Best AI Agents for Private Credit Firms: The 2026 Guide
Dr. Leigh Coney
Founder, WorkWise Solutions
April 8, 2026
26 min read
TLDR: Private credit AUM has tripled in seven years. The monitoring infrastructure hasn't kept pace. The best AI agents for private credit firms solve the three problems that compound fastest at scale: covenant tracking across 80+ borrowers, credit event detection before borrowers call you, and CC memo preparation that doesn't take a week per deal.
Table of Contents
1. The Scale Problem in Private Credit
Private credit didn't just grow. It compounded. Global AUM crossed $1.7 trillion with no sign of deceleration. Direct lending platforms that managed 60 borrowers in 2019 were managing 120 by 2024 with largely the same credit team.
The problem with that growth isn't the volume of loans written. It's the volume of monitoring required afterward. A private credit portfolio of 100 borrowers means 100 monthly financial packages to review, 100 sets of covenant compliance certificates to track, 100 exposure profiles to update, and 100 early warning signals to watch for, simultaneously.
That is not a people problem. No credit team is going to scale monitoring by hiring enough analysts to cover a 2x borrower count with the same rigor.

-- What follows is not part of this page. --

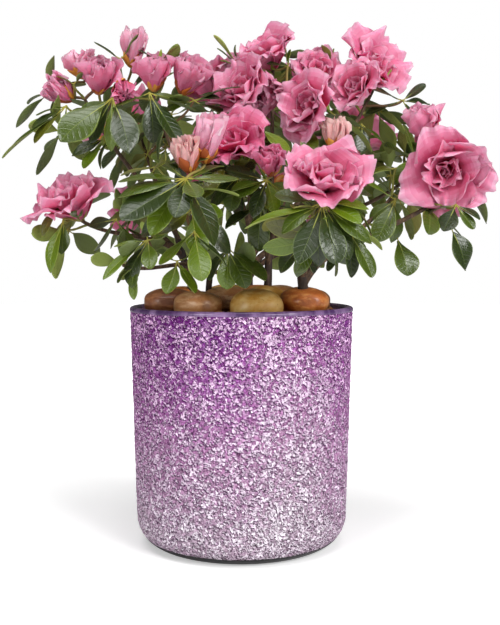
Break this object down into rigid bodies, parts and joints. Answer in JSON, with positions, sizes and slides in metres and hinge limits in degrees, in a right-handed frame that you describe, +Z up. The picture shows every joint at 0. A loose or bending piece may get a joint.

The math doesn't work, and even if it did, the cost would compress returns.
It is an intelligence problem. The firms pulling ahead in private credit are the ones that have built AI-powered monitoring and workflow infrastructure that makes their existing teams dramatically more effective, not the ones still waiting for the technology to mature.
The difference between reactive and proactive monitoring is time. Reactive monitoring catches credit events when borrowers call. Proactive monitoring catches them 6–8 weeks earlier, when there is still room to negotiate amendments, request additional collateral, or plan an exit. AI agents are what make proactive monitoring possible at scale.
2. What an AI Agent Does in a Credit Workflow
Private credit workflows are document-heavy, data-heavy, and event-driven. Every month, 100 borrowers send financial packages. Every quarter, covenant compliance certificates arrive. Credit events (covenant breaches, payment delays, management changes, market shocks) can appear at any point in the cycle.
A standard credit team processes this through a combination of analyst spreadsheets, inbox-based tracking, and periodic portfolio reviews. The result is monitoring that is structured in theory but reactive in practice. The team knows what to watch for, but only has time to look at the portfolio periodically.
An AI agent changes the temporal dynamic. It works continuously. It ingests financial documents as they arrive, normalizes them to consistent formats, compares them against the previous period and against the underwriting model, and flags any borrower whose metrics are moving in the wrong direction.
It doesn't wait for the quarterly review. It surfaces deterioration the week the monthly package arrives.
Credit-specific agents also handle the workflow tasks that consume disproportionate analyst time: reading and summarizing 90-page credit agreements, building covenant tracking models, drafting credit committee memo sections, and preparing LP report data. None of these require human judgment at the execution level. All of them are significantly more reliable when handled by agents properly configured for credit work.
3. The Six Agent Types Private Credit Firms Deploy
Six categories of AI agents are generating consistent, measurable value for private credit and direct lending teams:
Borrower Monitoring & Early Warning Agents
Ingest monthly borrower financials, score credit health continuously, and surface deterioration signals before they become credit events.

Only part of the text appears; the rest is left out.